How frequently should performance tests be conducted?
Performance tests should be an integral part of your CI/CD pipeline, running automatically with every significant code change or deployment to a staging environment. Additionally, full-scale load and stress tests should be performed before major releases, significant architectural changes, or anticipated traffic spikes (e.g., holiday sales, marketing campaigns). I recommend at least quarterly full-scale tests for mature applications.
Can performance testing prevent security vulnerabilities?
While the primary goal of performance testing is not security, it can indirectly help uncover certain vulnerabilities. For example, a system that crashes unexpectedly under high load might be susceptible to Denial-of-Service (DoS) attacks. However, dedicated security testing (e.g., penetration testing, vulnerability scanning) is essential for comprehensive security assurance. Performance testing is about resilience and speed, not necessarily identifying SQL injection flaws.
What are some common performance bottlenecks?
Common performance bottlenecks often include inefficient database queries, inadequate server resources (CPU, memory), slow network I/O, poorly optimized application code (e.g., unoptimized loops, excessive object creation), external API dependencies with high latency, and insufficient caching mechanisms.
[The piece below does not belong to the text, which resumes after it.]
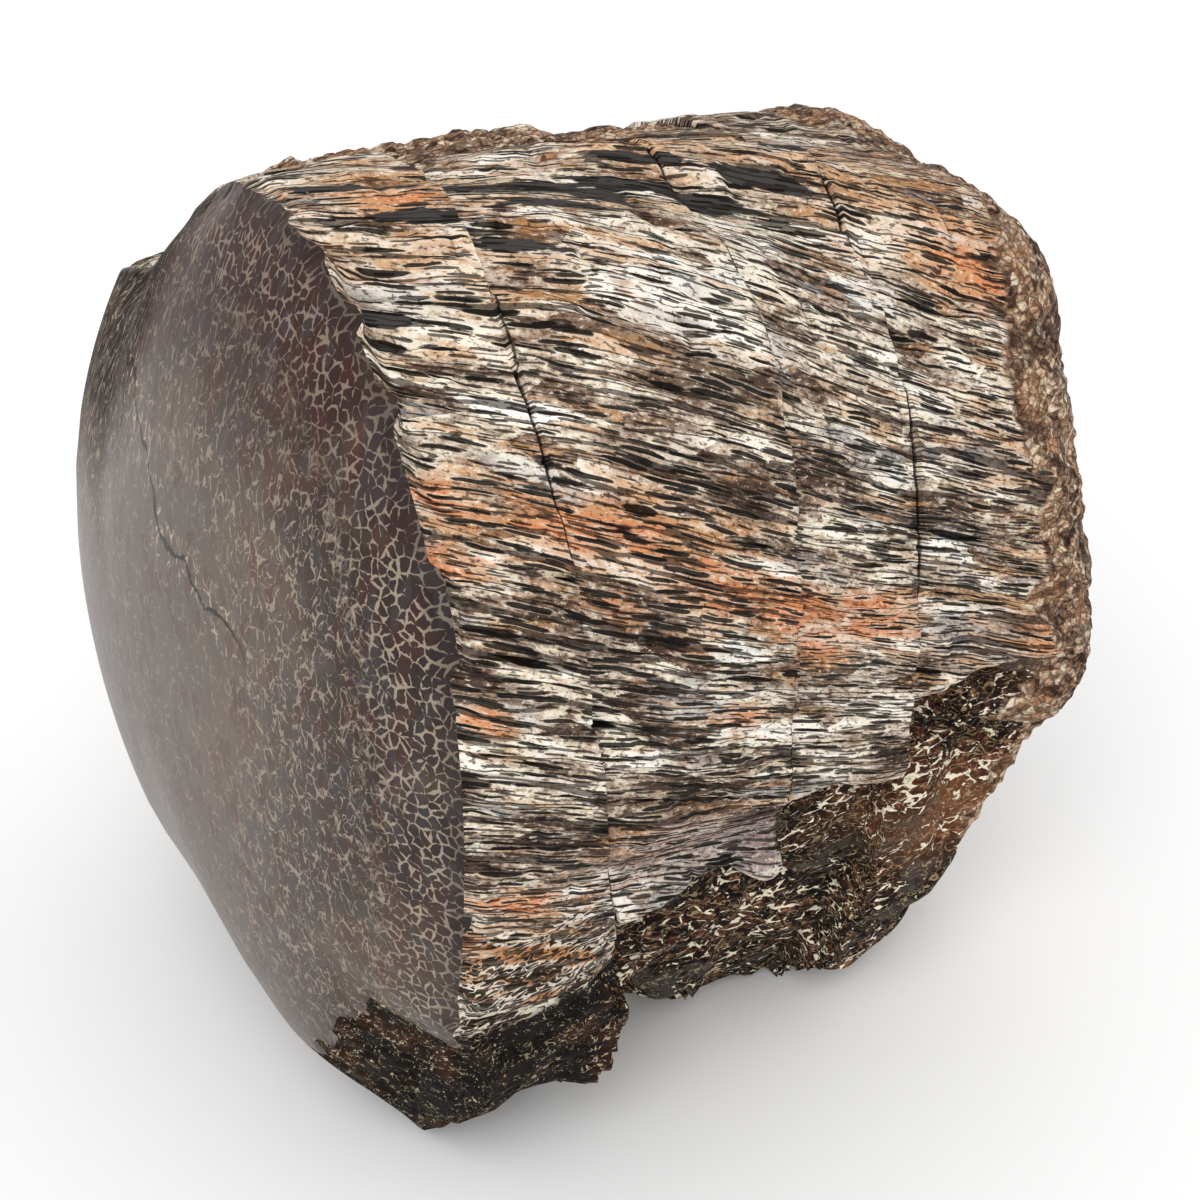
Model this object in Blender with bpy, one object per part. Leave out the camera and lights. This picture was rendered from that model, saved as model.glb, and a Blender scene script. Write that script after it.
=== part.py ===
"""A hand-sized piece of fossil limb bone with one polished end.

The piece lies on its side. +X runs along the shaft, from the polished end to the broken end.
-Y is the side whose bark still shows its layers, and +Z is up. The origin is the middle of the
piece's box at the height of the ground.

The surface is a sphere of quads pulled into shape. Its first rings cover the polished end, the
next ones run along the shaft, and the last ones cover the broken end. A ring's points are placed
by their angle about the shaft: 0 degrees at -Y, 90 degrees at the top.
"""
import itertools

import bmesh
import bpy
import numpy as np

MM = 0.001

# Driving dimensions
SHAFT_LENGTH = 64.0 * MM            # rim of the polished end to the edge of the broken end
CENTRE_Y = -4.0 * MM                # middle of the shaft, before the piece is centred
CENTRE_Z = 43.0 * MM                # height of the middle of the shaft
MIDDLE_AT = 18.0 * MM               # where the middle outline is measured
BOX_MIDDLE = (31.5 * MM, -4.0 * MM)  # moved to the origin at the end

# Outlines: radius every 20 degrees, from the near side over the top and round
RIM_OUTLINE = np.array([41.5, 44, 47.5, 49.5, 45.5, 38.5, 33, 37, 41.5,
                        42.5, 44, 45.5, 46, 45.5, 46, 47.5, 44.5, 41.5]) * MM
MIDDLE_OUTLINE = np.array([41, 43.5, 48, 51.5, 46.3, 41.2, 39, 39, 40.5,
                           42, 43.5, 45.5, 46.5, 47, 47.5, 48.5, 45.2, 41]) * MM
TAIL_OUTLINE = np.array([40, 40.5, 43, 44.5, 40, 37, 34.5, 34, 35,
                         37, 40, 43, 45, 46, 47, 48.5, 45, 41.5]) * MM

# A span is four angles in degrees: none below the first, all between the middle two, none
# above the last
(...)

Identifying the root cause often requires a systematic approach using profiling tools.
Is it always necessary to use complex tools like JMeter for performance testing?
For complex applications with diverse user flows, API interactions, and high concurrency requirements, tools like JMeter, k6, or Gatling are absolutely necessary. For simpler applications or initial performance checks, lighter-weight tools or even browser-based performance audits (like Lighthouse in Chrome DevTools) can provide basic insights. However, for robust, scalable, and repeatable testing, a dedicated, scriptable tool is superior.